#### [What needs to be done]
Quote the listing below in its entirety.
* Start Provided material *
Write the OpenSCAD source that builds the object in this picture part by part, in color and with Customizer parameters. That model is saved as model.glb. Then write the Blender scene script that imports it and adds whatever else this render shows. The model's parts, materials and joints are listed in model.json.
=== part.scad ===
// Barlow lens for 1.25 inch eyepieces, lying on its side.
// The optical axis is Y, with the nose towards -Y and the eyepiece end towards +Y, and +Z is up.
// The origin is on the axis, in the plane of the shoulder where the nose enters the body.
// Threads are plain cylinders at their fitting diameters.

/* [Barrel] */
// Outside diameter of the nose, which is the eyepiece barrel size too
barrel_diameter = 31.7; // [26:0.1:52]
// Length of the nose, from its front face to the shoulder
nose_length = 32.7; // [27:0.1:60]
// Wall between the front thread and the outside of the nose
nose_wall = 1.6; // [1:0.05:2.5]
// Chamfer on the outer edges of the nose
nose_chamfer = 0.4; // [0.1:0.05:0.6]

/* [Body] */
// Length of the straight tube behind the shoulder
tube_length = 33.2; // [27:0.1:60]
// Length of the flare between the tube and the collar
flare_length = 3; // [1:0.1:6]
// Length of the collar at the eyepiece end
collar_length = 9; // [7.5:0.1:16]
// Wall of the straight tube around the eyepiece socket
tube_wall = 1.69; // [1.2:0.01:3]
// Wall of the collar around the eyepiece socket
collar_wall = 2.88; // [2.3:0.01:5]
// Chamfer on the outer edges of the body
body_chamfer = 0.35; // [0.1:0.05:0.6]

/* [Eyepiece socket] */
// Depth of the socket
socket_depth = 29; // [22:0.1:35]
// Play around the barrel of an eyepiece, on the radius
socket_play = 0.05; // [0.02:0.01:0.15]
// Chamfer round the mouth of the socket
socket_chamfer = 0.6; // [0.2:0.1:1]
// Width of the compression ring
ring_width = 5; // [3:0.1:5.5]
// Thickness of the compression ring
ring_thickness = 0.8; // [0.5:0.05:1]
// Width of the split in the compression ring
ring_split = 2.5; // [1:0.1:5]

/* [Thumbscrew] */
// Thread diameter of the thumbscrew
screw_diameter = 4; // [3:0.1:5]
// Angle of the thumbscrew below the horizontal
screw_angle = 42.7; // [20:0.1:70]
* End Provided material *
#### [Task answer]
Write the OpenSCAD source that builds the object in this picture part by part, in color and with Customizer parameters. That model is saved as model.glb. Then write the Blender scene script that imports it and adds whatever else this render shows. The model's parts, materials and joints are listed in model.json.
=== part.scad ===
// Barlow lens for 1.25 inch eyepieces, lying on its side.
// The optical axis is Y, with the nose towards -Y and the eyepiece end towards +Y, and +Z is up.
// The origin is on the axis, in the plane of the shoulder where the nose enters the body.
// Threads are plain cylinders at their fitting diameters.

/* [Barrel] */
// Outside diameter of the nose, which is the eyepiece barrel size too
barrel_diameter = 31.7; // [26:0.1:52]
// Length of the nose, from its front face to the shoulder
nose_length = 32.7; // [27:0.1:60]
// Wall between the front thread and the outside of the nose
nose_wall = 1.6; // [1:0.05:2.5]
// Chamfer on the outer edges of the nose
nose_chamfer = 0.4; // [0.1:0.05:0.6]

/* [Body] */
// Length of the straight tube behind the shoulder
tube_length = 33.2; // [27:0.1:60]
// Length of the flare between the tube and the collar
flare_length = 3; // [1:0.1:6]
// Length of the collar at the eyepiece end
collar_length = 9; // [7.5:0.1:16]
// Wall of the straight tube around the eyepiece socket
tube_wall = 1.69; // [1.2:0.01:3]
// Wall of the collar around the eyepiece socket
collar_wall = 2.88; // [2.3:0.01:5]
// Chamfer on the outer edges of the body
body_chamfer = 0.35; // [0.1:0.05:0.6]

/* [Eyepiece socket] */
// Depth of the socket
socket_depth = 29; // [22:0.1:35]
// Play around the barrel of an eyepiece, on the radius
socket_play = 0.05; // [0.02:0.01:0.15]
// Chamfer round the mouth of the socket
socket_chamfer = 0.6; // [0.2:0.1:1]
// Width of the compression ring
ring_width = 5; // [3:0.1:5.5]
// Thickness of the compression ring
ring_thickness = 0.8; // [0.5:0.05:1]
// Width of the split in the compression ring
ring_split = 2.5; // [1:0.1:5]

/* [Thumbscrew] */
// Thread diameter of the thumbscrew
screw_diameter = 4; // [3:0.1:5]
// Angle of the thumbscrew below the horizontal
screw_angle = 42.7; // [20:0.1:70]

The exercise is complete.